Еще немаловажный факт: о действиях 699-го истребительно-противотанкового артиллерийского полка во главе с Героем Советского Союза за финскую кампанию майором С.Ф. Ниловским. Кстати, сформированного в Подольске на базе одного из артиллерийских училищ. Этот полк в течение двух недель воевал под Могилевом на самых танкоопасных направлениях, и им было уничтожено и подбито с 12 июля по 16 августа около 200 танков противника. За боевые заслуги в Белоруссии и под Москвой С.Ф. Ниловскому было присвоено звание генерала, минуя звание полковника. Решение было утверждено лично Сталиным. А по сегодняшним данным мы считаем, что под Могилевом немцы потеряли лишь около 200 танков, 400 мотоциклов, уничтожено около 15 тыс. человек и т. д. Минские же историки не только «назначили» нового руководителя обороны города, но даже квоту на уничтоженного противника: оборону города возглавлял 63-й стрелковый корпус генерал-лейтенанта Л.Г. Петровского… во время оборонительных боев защитники города уничтожили 179 танков… в плен попало до 600 солдат и офицеров вермахта.

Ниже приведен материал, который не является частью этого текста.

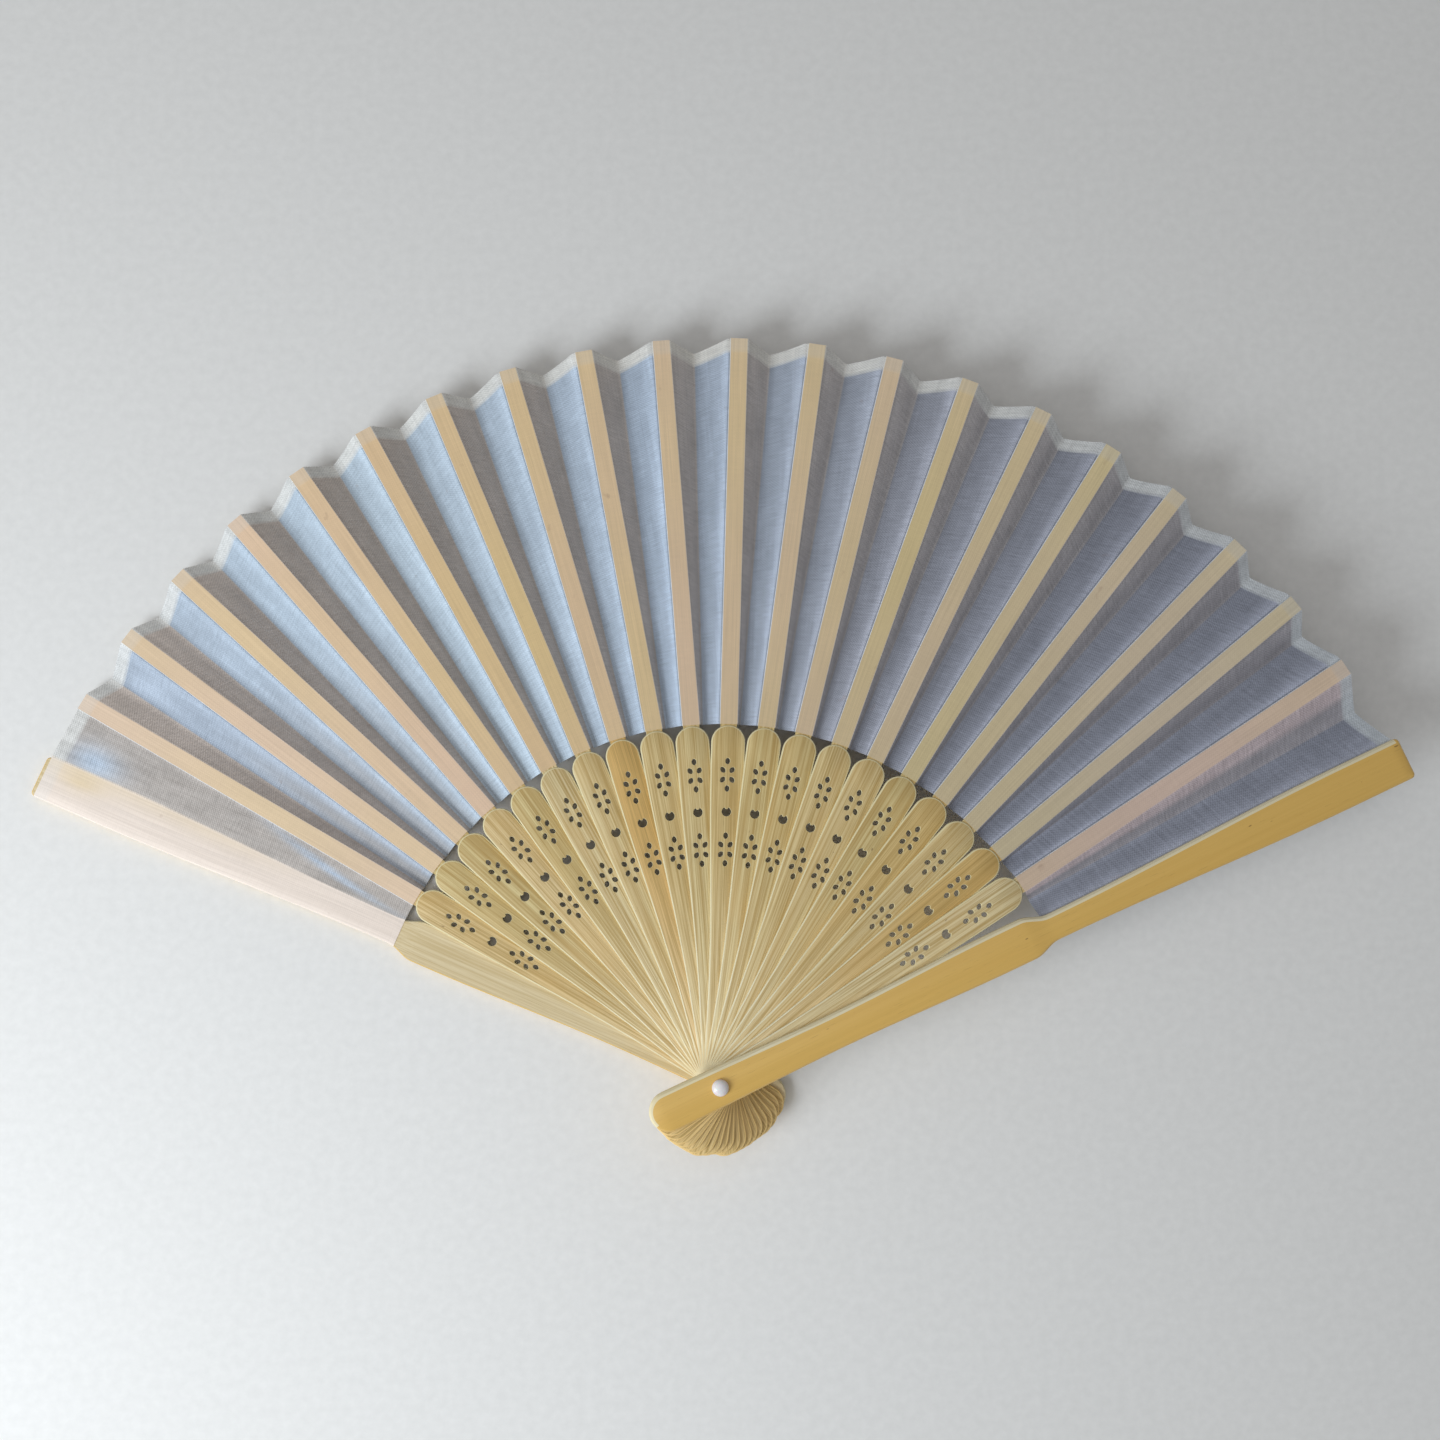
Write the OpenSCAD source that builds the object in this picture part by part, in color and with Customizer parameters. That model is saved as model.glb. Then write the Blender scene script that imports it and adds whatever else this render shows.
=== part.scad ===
// Folding hand fan, lying open on its back.
// Two guards and twenty pierced ribs turn on one rivet, and a pleated cloth leaf joins them.
// The rivet stands on the Z axis, the back of the rear guard is at z = 0, and +Y is the middle
// of the leaf. A stick is drawn along +X with its rivet hole at the origin, then turned and
// lifted to its place: each one lies on the one before it, from the rear guard at the left to
// the front guard at the right.

/* [Opening] */
// Angle between neighbouring ribs, in degrees
rib_pitch = 6.13; // [5.9:0.01:6.3]
// Angle by which the folded ribs lean past the guards, in degrees
rib_lean = 0.75; // [0.6:0.05:0.9]
// Gap between one stick and the next, through the thickness
play = 0.05; // [0.04:0.01:0.1]

/* [Sticks] */
// Length of every stick below the rivet
tail_reach = 18.8; // [17:0.1:20]
// Distance from the rivet to the narrowest part of a stick
waist_x = 30; // [24:1:36]
// Distance from the rivet to the widest part of a stick
head_x = 80; // [76:1:82]
// Radius of the rivet hole
hole_r = 1.05; // [1.03:0.01:1.09]

/* [Guards] */
// Length from the rivet to the tip
guard_reach = 191.5; // [189:0.5:195]
// Thickness of a guard's handle
guard_t = 2.4; // [2:0.1:3]
// Depth of the seat for the leaf on a guard's inner face
leaf_seat = 0.3; // [0.25:0.01:0.4]
// Half width at the rounded tail
guard_tail = 4.9; // [4.5:0.1:5.2]
// Half width at the waist
guard_waist = 4.3; // [4:0.1:4.6]
// Half width at the shoulder
guard_shoulder = 5.3; // [5:0.1:5.6]
// Half width of the blade just above the shoulder
blade_root = 3.4; // [3:0.1:3.8]
// Half width of the blade at the tip
blade_tip = 5.4; // [5:0.1:5.8]

/* [Ribs] */
// Thickness of a rib
rib_t = 0.85; // [0.8:0.01:0.9]
// Thickness of the slim strip that carries the leaf
strip_t = 0.5; // [0.4:0.01:0.55]
// Length from the rivet to the end of the strip
strip_reach = 187; // [184:0.5:188]
// Half width of the strip
strip_half = 2.1; // [1.9:0.05:2.2]
// Half width at the rounded tail
rib_tail = 4.3; // [4:0.1:4.5]
// Half width at the waist
rib_waist = 3.3; // [3.1:0.1:3.5]
// Half width at the rounded head
rib_head = 4.35; // [4.2:0.05:4.5]

/* [Piercing] */
// Distance from the rivet to the middle of the outer flower
outer_flower_x = 77; // [76:0.5:78]
// Distance from the rivet to the heart
heart_x = 67.6; // [67:0.1:68]
// Distance from the rivet to the middle of the inner flower
inner_flower_x = 58; // [57:0.5:59]
// Length of a petal
petal_l = 1.7; // [1.4:0.05:1.8]
// Width of a petal
petal_w = 1.25; // [0.8:0.05:1.3]
// Radius of the heart
heart_r = 1.2; // [0.8:0.05:1.25]

/* [Leaf] */
// Distance from the rivet to the leaf's inner edge
leaf_inner = 90; // [90:0.5:94]
// Distance from the rivet to the leaf's outer edge at a ridge
leaf_outer = 190.5; // [189:0.5:192]
// How much nearer to the rivet the outer edge is at a valley
edge_dip = 2.5; // [1:0.1:3]
// Depth of a pleat at the outer edge
pleat_depth = 5; // [3:0.1:6]
// Thickness of the cloth
cloth_t = 0.12; // [0.1:0.01:0.14]
// Place of the valley between two ridges, as a share of the pitch
valley_share = 0.52; // [0.51:0.01:0.56]

/* [Rivet] */
// Radius of the pin
pin_r = 1; // [0.98:0.01:1]
// Radius of the domed front head
cap_r = 2.1; // [1.8:0.1:2.4]
// Height of the domed front head
cap_h = 1.6; // [1.4:0.1:1.8]
// Radius of the flat rear head
foot_r = 2; // [1.8:0.1:2.2]
// Thickness of the flat rear head
foot_t = 0.8; // [0.6:0.1:0.9]

/* [Hidden] */
$fn = 48;
rib_count = 20;
front = rib_count + 1;
function two_digits(n) = n < 10 ? str("0", n) : str(n);
function rib_name(n) = str("rib_", two_digits(n));
function gore_name(n) = str("leaf_gore_", two_digits(n));

guard_colour = "#D9B765";
rib_colour = "#E3CB86";
cloth_colour = "#B9C6DC";
rivet_colour = "#EDE3E6";

// The end gaps turn 1.2 times as far as the gaps between ribs, and the lean shares them out
end_turn = 1.2 * rib_pitch;
first_gap = end_turn - rib_lean;
last_gap = end_turn + rib_lean;
opening = first_gap + (rib_count - 1) * rib_pitch + last_gap;
rear_angle = 90 + opening / 2;

// How far a cut starts and ends beyond the faces it opens
past = 1;

// Heights of the stack
level = rib_t + play;
front_z = guard_t + play + rib_count * level;
stack_top = front_z + guard_t;

// Guard outline above the handle
shoulder_x = 84.5;
blade_x = 91.5;
full_blade_x = 175;
tip_round = 0.8;
outline_step = 5;
shoulder_step = 1;

// Piercing
petal_reach = 3.5;
side_petal_x = 1.25;
side_petal_y = 1.18;
side_petal_tilt = 35;
notch_r = 0.5;
notch_x = heart_r - 0.05;

// Gap between a rib's head and the leaf
head_gap = 0.3;

// Rivet
foot_recess = 1;
foot_clearance = 0.2;
pin_grip = 0.8;

// Leaf
leaf_rows = 5;
edge_clearance = 0.12;
fold_clearance = 0.15;
glue_line = 0.01;
lowest_valley = 0.4;
bare_edge = 1.2;
tuck = 3;

// Stick 0 is the rear guard and stick 21 the front guard
function stick_angle(n) =
    n == 0 ? rear_angle : n == front ? rear_angle - opening : rear_angle - first_gap - (n - 1) * rib_pitch;
function stick_gap(n) = stick_angle(n) - stick_angle(n + 1);
function stick_z(n) = n == 0 ? 0 : guard_t + play + (n - 1) * level;

// Smooth step from 0 to 1
function ease(t) = let (u = min(1, max(0, t))) u * u * (3 - 2 * u);
function between(a, b, t) = a + (b - a) * ease(t);

// Half width of the handle at x, waisted between the tail and the head
function handle_half(x, tail, waist, head) =
    x < waist_x
        ? between(waist, tail, (waist_x - x) / (waist_x + tail_reach - tail))
        : between(waist, head, (x - waist_x) / (head_x - waist_x));

// Half width of a guard's blade at x
function blade_half(x) = between(blade_root, blade_tip, (x - blade_x) / (full_blade_x - blade_x));

function mirrored(edge) = concat(edge, [for (i = [len(edge) - 1 : -1 : 0]) [edge[i][0], -edge[i][1]]]);

module handle_shape(end_x, tail, waist, head) {
    tail_x = tail - tail_reach;
    steps = ceil((end_x - tail_x) / outline_step);
    translate([tail_x, 0]) circle(r = tail);
    polygon(mirrored([
        for (i = [0 : steps])
            let (x = tail_x + (end_x - tail_x) * i / steps) [x, handle_half(x, tail, waist, head)]
    ]));
}

module shoulder_shape() {
    polygon(mirrored([
        for (x = [shoulder_x : shoulder_step : blade_x])
            [x, between(guard_shoulder, blade_root, (x - shoulder_x) / (blade_x - shoulder_x))]
    ]));
}

module blade_shape() {
    round_x = guard_reach - tip_round;
    steps = ceil((round_x - blade_x) / outline_step);
    polygon(mirrored(concat(
        [for (i = [0 : steps]) let (x = blade_x + (round_x - blade_x) * i / steps) [x, blade_half(x)]],
        [[guard_reach, blade_half(guard_reach) - tip_round]]
    )));
    for (side = [-1, 1])
        translate([round_x, side * (blade_tip - tip_round)]) circle(r = tip_round);
}

// A guard lies with its plain face down, and its inner face is lowered under the leaf
module guard_solid() {
    linear_extrude(guard_t) {
        handle_shape(shoulder_x, guard_tail, guard_waist, guard_shoulder);
    }
    linear_extrude(guard_t - leaf_seat) {
        shoulder_shape();
        blade_shape();
    }
}

module rivet_hole() {
    translate([0, 0, -past]) cylinder(r = hole_r, h = guard_t + 2 * past);
}

module petal() {
    bow = (petal_l * petal_l + petal_w * petal_w) / (4 * petal_w);
    intersection() {
        translate([0, bow - petal_w / 2]) circle(r = bow);
        translate([0, petal_w / 2 - bow]) circle(r = bow);
    }
}

module flower() {
    for (end = [-1, 1]) {
        translate([end * petal_reach, 0]) petal();
        for (side = [-1, 1])
            translate([end * side_petal_x, side * side_petal_y])
                rotate(end * side * side_petal_tilt) petal();
    }
}

module heart() {
    difference() {
        circle(r = heart_r);
        translate([notch_x, 0]) circle(r = notch_r);
    }
}

module rib_solid() {
    round_x = leaf_inner - head_gap - rib_head;
    linear_extrude(rib_t) difference() {
        union() {
            handle_shape(round_x, rib_tail, rib_waist, rib_head);
            translate([round_x, 0]) circle(r = rib_head);
        }
        translate([outer_flower_x, 0]) flower();
        translate([heart_x, 0]) heart();
        translate([inner_flower_x, 0]) flower();
        circle(r = hole_r);
    }
    linear_extrude(strip_t)
        translate([round_x, -strip_half]) square([strip_reach - round_x, 2 * strip_half]);
}

module rear_guard() {
    color(guard_colour) rotate(stick_angle(0)) difference() {
        guard_solid();
        rivet_hole();
        translate([0, 0, -past]) cylinder(r = foot_r + foot_clearance, h = past + foot_recess);
    }
}

module front_guard() {
    color(guard_colour) translate([0, 0, stack_top]) rotate(stick_angle(front)) mirror([0, 0, 1])
        difference() {
            guard_solid();
            rivet_hole();
        }
}

module rib(n) {
    color(rib_colour) translate([0, 0, stick_z(n)]) rotate(stick_angle(n)) rib_solid();
}

module rivet_pin() {
    color(rivet_colour) {
        translate([0, 0, foot_recess - foot_t]) cylinder(r = foot_r, h = foot_t);
        translate([0, 0, foot_recess]) cylinder(r = pin_r, h = stack_top + play + pin_grip - foot_recess);
    }
}

module rivet_cap() {
    dome_r = (cap_r * cap_r + cap_h * cap_h) / (2 * cap_h);
    color(rivet_colour) translate([0, 0, stack_top + play]) difference() {
        intersection() {
            translate([0, 0, cap_h - dome_r]) sphere(r = dome_r);
            cylinder(r = cap_r + past, h = cap_h + past);
        }
        translate([0, 0, -past]) cylinder(r = pin_r, h = past + pin_grip);
    }
}

// Height of the cloth's front face where it is glued to a stick: behind the front guard, and on
// the front of all the others
function seat_z(n) =
    n == front ? front_z + leaf_seat - glue_line
    : glue_line + cloth_t + (n == 0 ? guard_t - leaf_seat : stick_z(n) + strip_t);

// Point at distance r along a line that runs beside stick n's axis, turned by a further angle
function beside(n, turn, r, y, z) =
    let (a = stick_angle(n) - turn) [r * cos(a) - y * sin(a), r * sin(a) + y * cos(a), z];

// The cloth's front face across gore n at distance r: over the stick, down into the valley and
// up to the next ridge. The first gore has no valley, and the last goes on under the front guard
function gore_line(n, r, dip) =
    let (
        half = n == 0 ? blade_half(r) : strip_half,
        start = n == 0 ? half - bare_edge : half,
        valley_z = max(lowest_valley, seat_z(n) - pleat_depth * r / leaf_outer),
        end = n == rib_count ? blade_half(r) : strip_half + fold_clearance
    )
    concat(
        [
            beside(n, 0, r, start, seat_z(n)),
            beside(n, 0, r, -half - edge_clearance - cloth_t, seat_z(n))
        ],
        n == 0 ? [] : [beside(n, valley_share * stick_gap(n), r - dip, strip_half, valley_z)],
        [beside(n + 1, 0, r, end, seat_z(n + 1))],
        n == rib_count ? [beside(n + 1, 0, r, end - tuck, seat_z(n + 1))] : []
    );

function unit(v) = v / norm(v);

// Upward normal of the panel from a to b, where along is the gore's length direction
function panel_up(a, b, along) = let (n = unit(cross(along, b - a))) n[2] < 0 ? -n : n;

// The back face: each point moved down by the cloth's thickness, square to both panels beside it
function back_line(line, along) =
    let (last = len(line) - 1)
    [for (i = [0 : last])
        let (
            left = panel_up(line[max(i, 1) - 1], line[max(i, 1)], along),
            right = panel_up(line[min(i, last - 1)], line[min(i, last - 1) + 1], along),
            middle = unit(left + right)
        )
        line[i] - middle * cloth_t / (middle * left)];

// Two triangles between neighbouring points a and b of one row and the same two of the next row,
// which is step further on. Both skins of the cloth are split along the same diagonal
function skin_quad(a, b, step, front_skin) =
    front_skin
        ? [[a, b + step, b], [a, a + step, b + step]]
        : [[a, a + step, b], [b, a + step, b + step]];

// One gore of the leaf, as a closed skin of triangles
module gore(n) {
    rows = [for (i = [0 : leaf_rows]) i / leaf_rows];
    middle_angle = stick_angle(n) - stick_gap(n) / 2;
    along = [cos(middle_angle), sin(middle_angle), 0];
    fronts = [for (s = rows) gore_line(n, leaf_inner + (leaf_outer - leaf_inner) * s, edge_dip * s)];
    backs = [for (line = fronts) back_line(line, along)];
    across = len(fronts[0]);
    points = [
        for (i = [0 : leaf_rows])
            each concat(fronts[i], [for (j = [across - 1 : -1 : 0]) backs[i][j]])
    ];
    ring = 2 * across;
    sides = [
        for (i = [0 : leaf_rows - 1])
            for (j = [0 : ring - 1])
                each skin_quad(i * ring + j, i * ring + (j + 1) % ring, ring, j < across)
    ];
    ends = [
        for (j = [0 : across - 2])
            let (a = j, b = j + 1, c = ring - 2 - j, d = ring - 1 - j, last = leaf_rows * ring)
                each [[a, b, c], [a, c, d], [last + a, last + c, last + b], [last + a, last + d, last + c]]
    ];
    color(cloth_colour) polyhedron(points, concat(sides, ends));
}

rear_guard();
for (n = [1 : rib_count])
    rib(n);
front_guard();
for (n = [0 : rib_count])
    gore(n);
rivet_pin();
rivet_cap();
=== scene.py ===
import math
from collections import namedtuple

import bpy
import numpy as np
from mathutils import Matrix, Vector
from mathutils.geometry import delaunay_2d_cdt


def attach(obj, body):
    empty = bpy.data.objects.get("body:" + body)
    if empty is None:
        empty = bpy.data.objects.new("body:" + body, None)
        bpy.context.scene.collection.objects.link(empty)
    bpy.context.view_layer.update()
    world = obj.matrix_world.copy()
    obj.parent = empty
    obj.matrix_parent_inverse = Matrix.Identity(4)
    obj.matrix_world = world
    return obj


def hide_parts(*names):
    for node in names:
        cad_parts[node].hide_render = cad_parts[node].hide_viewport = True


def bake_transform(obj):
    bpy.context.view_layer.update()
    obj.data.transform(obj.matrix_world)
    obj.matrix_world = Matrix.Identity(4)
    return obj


# A folding hand fan, lying open on its back: two guards, twenty pierced ribs, a pleated cloth
# leaf of twenty-one gores, and a rivet. The fan's lengths are in millimetres and its angles in
# degrees, as in the CAD source, until make_mesh turns them into metres. The heights of bumps, the
# floor, the lights and the camera are in metres.

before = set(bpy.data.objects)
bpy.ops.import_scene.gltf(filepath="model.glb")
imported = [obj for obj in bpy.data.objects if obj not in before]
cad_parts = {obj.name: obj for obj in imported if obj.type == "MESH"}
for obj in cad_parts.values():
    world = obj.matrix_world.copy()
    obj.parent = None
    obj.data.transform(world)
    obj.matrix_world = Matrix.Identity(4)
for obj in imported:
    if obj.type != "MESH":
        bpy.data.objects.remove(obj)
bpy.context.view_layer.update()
randomness = np.random.default_rng(7)

MM = 0.001

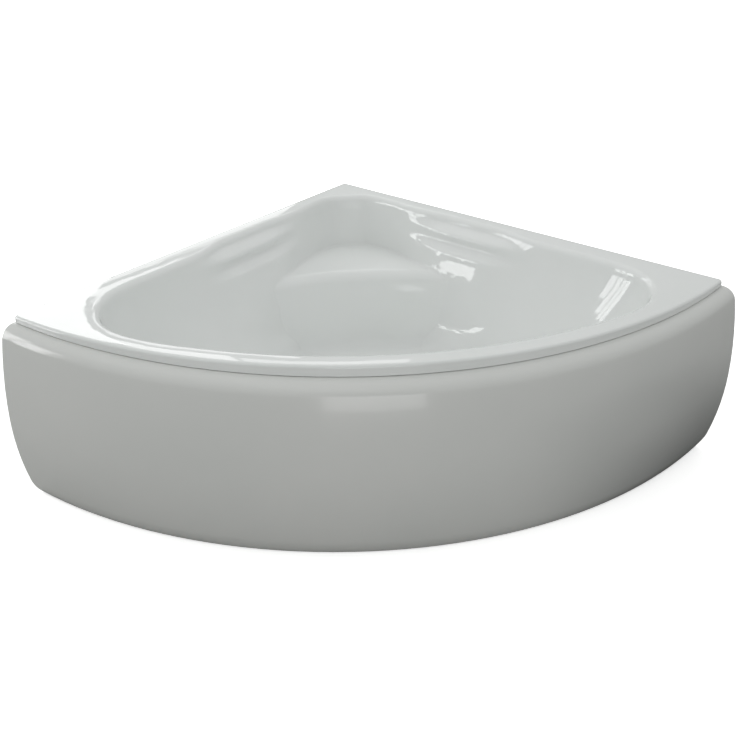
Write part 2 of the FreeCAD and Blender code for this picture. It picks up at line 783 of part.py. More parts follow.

Приближается 100-летие со дня рождения К. Симонова, и лучший способ отметить эту дату – продолжение работы по написанию правдивой истории обороны Могилева, придерживаясь при этом симоновских принципов. И начинать работу надо с восстановления правды в отношении П.С. Чернышева, Ф.А. Бакунина, Я.И. Пилипенко, И.П. Воеводина и других, имена которых должны занять достойное место в истории героической обороны Могилева.